By Mr. Edward N Johnson (USACE)May 12, 2018
On the evening of Oct. 8, 2017, more than 250 wildfires erupted and burned throughout Northern California, including Napa, Lake, Mendocino, Solano, Yuba and Butte counties. In total, officials say nearly 9,000 structures were destroyed and more than 40 people were lost their lives.
Almost immediately, the President signed a Federal disaster declaration, setting into motion the largest debris cleanup mission in the state's history, since the 1906 San Francisco earthquake.
The U.S. Army Corps of Engineers was then called upon by the Federal Emergency Management Agency to take on the monumental task of removing debris as quickly and safely as possible from impacted areas spanning more than 314 square miles.

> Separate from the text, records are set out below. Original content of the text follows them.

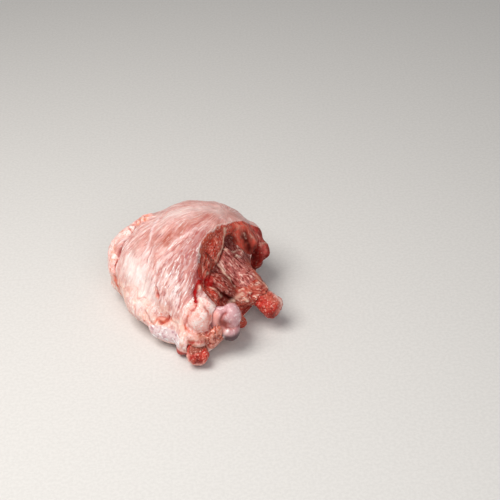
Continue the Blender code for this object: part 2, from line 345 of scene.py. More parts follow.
def along_axes(places, middle, run, facing):
    """Give places along a direction, across it and out of the surface, from a middle, in mm."""
    across = unit(np.cross(facing, run))
    along = np.cross(across, unit(facing))
    return (places - np.array(middle, float)) @ np.stack((along, across, unit(facing))).T


def off_belly(places, middle, sizes, run=RIGHT, facing=UP):
    """Distance in mm outside a rounded belly of muscle or fat, less than zero inside it."""
    local = along_axes(places, middle, run, facing)
    sizes = np.array(sizes, float)
    scaled = np.linalg.norm(local / sizes, axis=1)
    steep = np.linalg.norm(local / sizes ** 2, axis=1)
    return scaled * (scaled - 1) / np.maximum(steep, 1e-6)


def ease(amount):
    """Ease from 0 to 1."""
    amount = np.clip(amount, 0, 1)
    return amount * amount * (3 - 2 * amount)


def within(distance, edge):
    """1 inside a form, easing to 0 at an edge in mm outside it."""
    return ease((edge - distance) / edge)


def patch(places, middle, sizes, run=RIGHT, facing=UP, feather=0.35):
    """1 in a rounded patch and 0 beyond its feathered edge."""
    local = along_axes(places, middle, run, facing)
    reach = np.linalg.norm(local / np.array(sizes, float), axis=1)
    return ease((1 + feather - reach) / (2 * feather))


def near_line(places, points, half_width):
    """1 on a line through the points, falling softly to 0 beyond its half width in mm."""
    best = np.full(len(places), 1e9)
    for start, stop in zip(points[:-1], points[1:]):
        start, stop = np.array(start, float), np.array(stop, float)
        way = stop - start
        part = np.clip((places - start) @ way / (way @ way), 0, 1)
        best = np.minimum(best, np.linalg.norm(places - start - part[:, None] * way, axis=1))
    return np.exp(-(best / half_width) ** 2)


def drawn(places, lines):
    """The strongest at each place of several lines, each given as its points, half width and amount."""
    return np.max([amount * near_line(places, points, width) for points, width, amount in lines], axis=0)


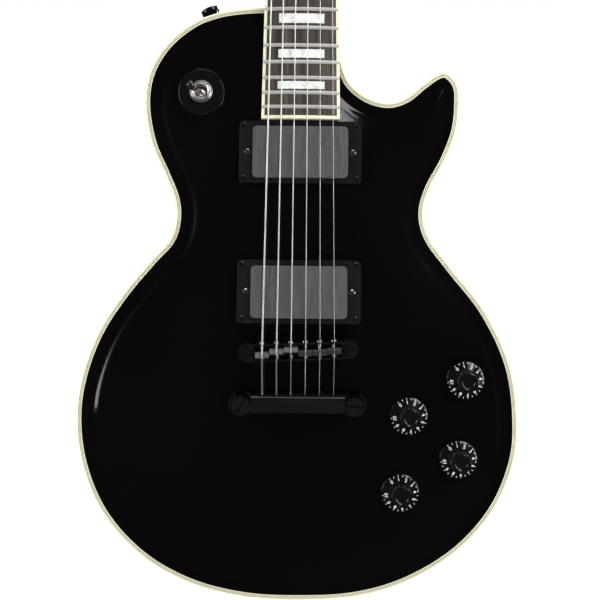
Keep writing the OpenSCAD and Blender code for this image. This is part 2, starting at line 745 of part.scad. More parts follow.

"This is perhaps one of the largest debris removal missions the Corps of Engineers has ever been tasked to support in history." said Maj. Elizabeth M. Sutey, a 2007 West Point Graduate and the current Northern California Wildfire Regional Field Office deputy commander.
"Like other disaster recovery missions currently underway, we knew there would be a need to bring Corps of Engineers personnel from across the country in to help," said Sutey. "As part of that effort, we also actively sought help of our community of highly skilled rehired annuitants."
A rehired annuitant is an individual who is retired from the Federal government but may later be rehired to fill critical gaps or assist with Federal emergency disaster operations, like the one currently underway in Northern California. A total of 56 retirees have volunteered to support this mission so far and more are expected to arrive in the coming weeks.
One such retired employee, Cheryl Michener, was spending her winter in North Carolina with kids and grandkids when the phone rang, asking if should would volunteer to deploy to Northern California to help with disaster response effort.
Michener, who started her career with the Federal Government in 1974 as a switchboard operator at the Niagara Falls Air Force Base, retired in 2015, after 42 years of Federal Service.
"I didn't hesitate to say yes when I got that call." said Michener. "The idea of saying no was not really an option because I knew the people out there really needed the help.
Since accepting her assignment, Michener has worked in the RFO in a variety of positions, including serving at different times throughout the deployment on the issue management, contracting, call center and data management teams.
"I've heard nothing but good things about Cheryl since arriving here earlier in the month and it's been a real honor and privilege to work with her in our contracting section," said Capt. Stephen J. Schwarz, contracting team lead. "She brings a lot of experience to the table and consistently goes out of her way to help out wherever and whenever she's needed."
Michener, who is on her second deployment to Northern California with USACE, is set to return home near the end of May.
"I spend my summers in Buffalo, New York, where you will normally find me at the Genesis Center helping serve meals for those in need or volunteering at a local hospice," said Michener. "Of course, I also love spending as much time with my friends and family as possible."
As part of its mission, USACE remains prepared and ready to respond to disasters and emergencies, when called upon to do so by FEMA. Rehired annuitants play a critical role in accomplishing that mission by volunteering their many years of experience, hard work ethic and depth of skill and knowledge.
"If I am called for another deployment I'll be glad to step up to the plate and help wherever I can," said Michener, when asked if she would volunteer to assist with future natural disasters. "I am so proud to work for the Corps and honored to be here on this mission."